- [PROBLEM DETAILS] Scan the lines below for "before"; report the number of lines that contain it, and only that.
··· GIVEN MATERIAL
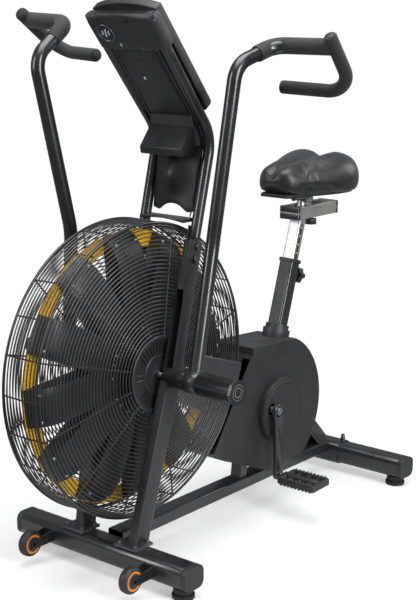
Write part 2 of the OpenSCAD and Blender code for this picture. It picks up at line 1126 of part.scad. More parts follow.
module seat_rail() {
    slot_w = 2 * stub_r + 2;
    color("#bfc1c4") rig()
        difference() {
            translate([0, seat_rail_y - seat_rail_len / 2, seat_rail_z + seat_rail_h / 2])
                rotate([-90, 0, 0])
                    linear_extrude(seat_rail_len)
                        rounded(seat_rail_w, seat_rail_h, 2);
            translate([-24, seat_rail_y - seat_rail_len / 2 + 5, seat_rail_z + 5])
                cube([48, seat_rail_len - 10, seat_rail_h - 10]);
            translate([-slot_w / 2, seat_rail_y - 76, seat_rail_z + 4])
                cube([slot_w, 140, 60]);
            translate([-4.5, seat_rail_y - 31, seat_rail_z - 1])
                cube([9, 106, 20]);
        }
}

module seat_carriage() {
    color("#b4b6b9") rig() {
        difference() {
            translate([-23.5, stub_y - 26, seat_rail_z + 5.5])
                cube([47, 90, seat_rail_h - 11]);
            translate([0, knob_y, seat_rail_z])
                cylinder(h = 40, r = 4);
        }
        translate([0, stub_y, seat_rail_z + seat_rail_h - 7])
            cylinder(h = 20, r = stub_r - 0.3);
        translate([-20, stub_y, saddle_pivot_z])
            rotate([0, 90, 0])
                cylinder(h = 40, r = 9);
    }
}

module saddle() {
    rear_y = saddle_front_y + saddle_len - 70;
    color("#1a1a1c") rig() {
        // Plain closed form of the cushion: a wide round rear and a narrower nose
        translate([0, 0, saddle_bottom])
            linear_extrude(saddle_top - saddle_bottom)
                union() {
                    for (side = [-1, 1])
                        translate([side * (saddle_w / 2 - 70), rear_y])
                            circle(70);
                    translate([-saddle_w / 2 + 70, rear_y - 70])
                        square([saddle_w - 140, 132]);
                    translate([0, rear_y - 66])
                        circle(84);
                    translate([0, saddle_front_y + 58])
                        circle(58);
                }
        // Clamp cheeks under the cushion
        for (x = [-26, 20.3])
            translate([x, stub_y - 12, saddle_pivot_z - 10])
                cube([5.7, 24, saddle_bottom - saddle_pivot_z + 12]);
    }
}

// A knob's outline: a disc of radius r with count lobes round it
module lobes(count, at, lobe_r, r) {
    circle(r);
    for (i = [0:count - 1])
        rotate(360 * i / count)
            translate([at, 0])
                circle(lobe_r);
}

module height_knob() {
    color("#1b1b1d") rig()
        seat_frame()
            translate([0, tube_d / 2 + 4, tube_up - 28])
                rotate([-90, 0, 0]) {
                    translate([0, 0, 14])
                        linear_extrude(18)
                            lobes(5, knob_r - 7, 7, knob_r - 5);
                    cylinder(h = 16, r = 9);
                    // The pin stops just short of the post
                    translate([0, 0, post_d / 2 + 0.2 - tube_d / 2 - 4])
                        cylinder(h = 12, r = 3.9);
                    translate([0, 0, 31])
                        cylinder(h = 6, r = 5);
                }
}

module slide_knob() {
    color("#1b1b1d") rig()
        translate([0, knob_y, seat_rail_z]) {
            translate([0, 0, -24])
                linear_extrude(15)
                    lobes(6, 11, 5, 14);
            translate([0, 0, -10])
                cylinder(h = 30, r = 3.9);
        }
}

/* Console */

module at_console() {
    translate(console_foot)
        rotate([console_lean, 0, 0])
            children();
}

module console_back() {
    color("#2e2f32") rig() {
        difference() {
            at_console()
                rotate([90, 0, 0])
                    mirror([0, 0, 1])
                        linear_extrude(console_t)
                            polygon([
                                [-console_low_half, -console_drop],
                                [console_low_half, -console_drop],
                                [console_top_half, console_len - 6],
                                [-console_top_half, console_len - 6]
                            ]);
            both_sides()
                run(bent([mast_foot, mast_bend, mast_top + unit(mast_top - mast_bend) * 4], mast_bend_r),
                    mast_r + 0.4);
            at_console() {
                translate([-console_low_half + 4, -1, 30])
                    cube([2 * console_low_half - 22, 2.5, 165]);
                translate([-console_low_half + 18, 5, -console_drop + 5])
                    cube([2 * console_low_half - 36, console_t, console_len + console_drop - 20]);
            }
        }
        // Ledge that stands out under the console
        side_plate(-66, 126)
            polygon([[148, 1014], [112, 967], [115, 950], [152, 950], [171, 985], [161, 1017]]);
    }
}

module console_front() {
    color("#232427") rig()
        at_console()
            difference() {
                translate([-console_front_half, console_t + 1, -4])
                    cube([2 * console_front_half, console_front_t, console_len]);
                translate([-console_front_half + 4, console_t, 82])
                    cube([2 * console_front_half - 8, console_front_t - 6, console_len - 94]);
                translate([-70, console_t + console_front_t - 2, 120])
                    cube([140, 10, 150]);
                for (i = [-1:1])
                    translate([i * button_gap, console_t + console_front_t - 11, 60])
                        rotate([-90, 0, 0])
                            cylinder(h = 40, r = button_r + 0.4);
            }
}

module console_lens() {
    color("#30343a") rig()
        at_console()
            translate([-69.5, console_t + console_front_t - 2, 120.5])
                cube([139, 2.6, 149]);
}

module button(i) {
    color("#8a8b8e") rig()
        at_console()
            translate([i * button_gap, console_t + console_front_t - 11 + button_press_gap, 60])
                rotate([-90, 0, 0])
                    cylinder(h = 13, r = button_r);
}

module left_button() {
    button(1);
}

module middle_button() {
    button(0);
}

module right_button() {
    button(-1);
}

module console_shield() {
    color("#26272a") rig() {
        difference() {
            side_plate(-66, 132)
                polygon([[153, 818], [172, 948], [180, 984], [192, 984], [186, 948], [167, 814]]);
            translate([0, 100, 782])
                rotate([-90, 0, 0])
                    cylinder(h = 120, r = 52);
            both_sides()
                run(bent([mast_foot, mast_bend, mast_top], mast_bend_r), mast_r + 0.4);
        }
        translate([0, 176, 906])
            sphere(38);
    }
}

module sensor_cable() {
    color("#101010") rig()
        run([[62, 161.3, 890], [62, 157, 860], [61, 152, 826], [58, 147, 808.8]], 1.6);
}

/* Transport wheels and feet */

module wheel_brackets() {
    bar_face = front_bar_y - bar_depth / 2;
    color("#1f2023") rig()
        both_sides()
            for (x = [wheel_x - wheel_w / 2 - 4, wheel_x + wheel_w / 2 + 1])
                difference() {
                    side_plate(x, 3)
                        polygon([
                            [wheel_y - 8, wheel_z + 9],
                            [wheel_y - 8, wheel_z - 9],
                            [wheel_y + 6, wheel_z - 11],
                            [bar_face, bar_bottom + 14],
                            [bar_face, bar_top - 14]
                        ]);
                    translate([x - 1, wheel_y, wheel_z])
                        rotate([0, 90, 0])
                            cylinder(h = 5, r = 4 + fit_gap);
                }
}

module transport_wheel() {
    translate([wheel_x - wheel_w / 2, wheel_y, wheel_z])
        rotate([0, 90, 0]) {
            cylinder(h = wheel_w, r = wheel_r);
            translate([0, 0, -6])
                cylinder(h = wheel_w + 12, r = 4);
        }
}

module left_wheel() {
    color("#2b2c2f") rig()
        transport_wheel();
}

module right_wheel() {
    color("#2b2c2f") rig()
        mirror([1, 0, 0])
            transport_wheel();
}

module foot(x, y) {
    color("#111214") rig()
        translate([x, y, 0]) {
            cylinder(h = 9, r = foot_r);
            cylinder(h = 15, r = foot_r - 6);
            translate([0, 0, 14])
                cylinder(h = bar_bottom - 14.3, r = foot_r - 3);
            cylinder(h = bar_bottom + 12, r = stud_r);
        }
}

module front_left_foot() {
    foot(front_foot_x, front_bar_y);
}

module front_right_foot() {
    foot(-front_foot_x, front_bar_y);
}

module rear_left_foot() {
    foot(rear_foot_x, rear_bar_y);
}

module rear_right_foot() {
    foot(-rear_foot_x, rear_bar_y);
}

main_rail();
front_stabilizer();
rear_stabilizer();
rear_socket();
stabilizer_end_caps();
left_leg();
right_leg();
frame_bolts();
seat_struts();
seat_tube();
post_bushing();
crank_shell();
mast_tubes();
left_shroud();
right_shroud();
disc_covers();
post_collars();
link_covers();
cage_left_face();
cage_right_face();
cage_rim();
hub_covers();
fan_axle();
footrests();
wheel_brackets();
console_back();
console_front();
console_lens();
console_shield();
sensor_cable();
drive_belt();
fan_hub();
fan_vanes();
fan_ring();
crank_axle();
crank_pulley();
crank_arms();
left_pedal();
right_pedal();
left_handle();
left_grips();
right_handle();
right_grips();
left_link_rod();
right_link_rod();
seat_post();
seat_rail();
seat_carriage();
saddle();
height_knob();
slide_knob();
left_wheel();
right_wheel();
front_left_foot();
front_right_foot();
rear_left_foot();
rear_right_foot();
left_button();
middle_button();
right_button();
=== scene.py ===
import math
import random

import bpy
import bmesh
from mathutils import Matrix, Vector


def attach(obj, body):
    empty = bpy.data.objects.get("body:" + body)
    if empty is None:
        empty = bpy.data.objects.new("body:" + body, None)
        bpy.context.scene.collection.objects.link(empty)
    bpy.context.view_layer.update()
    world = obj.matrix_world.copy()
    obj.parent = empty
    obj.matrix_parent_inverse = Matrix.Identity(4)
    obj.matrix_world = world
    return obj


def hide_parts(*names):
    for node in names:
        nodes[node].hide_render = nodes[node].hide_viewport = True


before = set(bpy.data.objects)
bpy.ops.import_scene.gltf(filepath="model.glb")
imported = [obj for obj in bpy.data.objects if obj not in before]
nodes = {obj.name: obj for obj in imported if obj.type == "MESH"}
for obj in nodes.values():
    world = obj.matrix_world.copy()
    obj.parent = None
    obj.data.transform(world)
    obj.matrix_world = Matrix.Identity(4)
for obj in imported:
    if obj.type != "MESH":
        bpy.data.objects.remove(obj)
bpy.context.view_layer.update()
random.seed(7)

# Millimetres, with y from the fan's axis, as in the CAD source
FAN_Y = -256.5
FAN_Z = 468.0


def place(v):
    return Vector((v[0], v[1] + FAN_Y, v[2])) / 1000


def turn_x(degrees):
    return Matrix.Rotation(math.radians(degrees), 4, "X")


def shift(x, y, z):
    return Matrix.Translation((x, y, z))


MIRROR = Matrix.Scale(-1, 4, (1, 0, 0))


# ---------------------------------------------------------------- camera
def make_camera():
    az, el, roll = math.radians(38.553), math.radians(12.080), math.radians(0.346)
    back = Vector((math.sin(az) * math.cos(el), -math.cos(az) * math.cos(el), math.sin(el)))
    right = Vector((math.cos(az), math.sin(az), 0))
    up = Vector((-math.sin(az) * math.sin(el), math.cos(az) * math.sin(el), math.cos(el)))
    r = right * math.cos(roll) + up * math.sin(roll)
    u = -right * math.sin(roll) + up * math.cos(roll)
    data = bpy.data.cameras.new("camera")
    data.lens = 77.4
    data.sensor_fit = "AUTO"
    data.sensor_width = 36
    data.shift_x = -0.02637
    data.shift_y = -0.021
    data.clip_end = 100
    cam = bpy.data.objects.new("camera", data)
    m = Matrix((r, u, back)).transposed().to_4x4()
    m.translation = Vector((1.9648, -2.3719, 1.2748))
    cam.matrix_world = m
    bpy.context.scene.collection.objects.link(cam)
    bpy.context.scene.camera = cam


make_camera()


# ---------------------------------------------------------------- materials
MATS = {}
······
- [COMPLETE OUTPUT] 2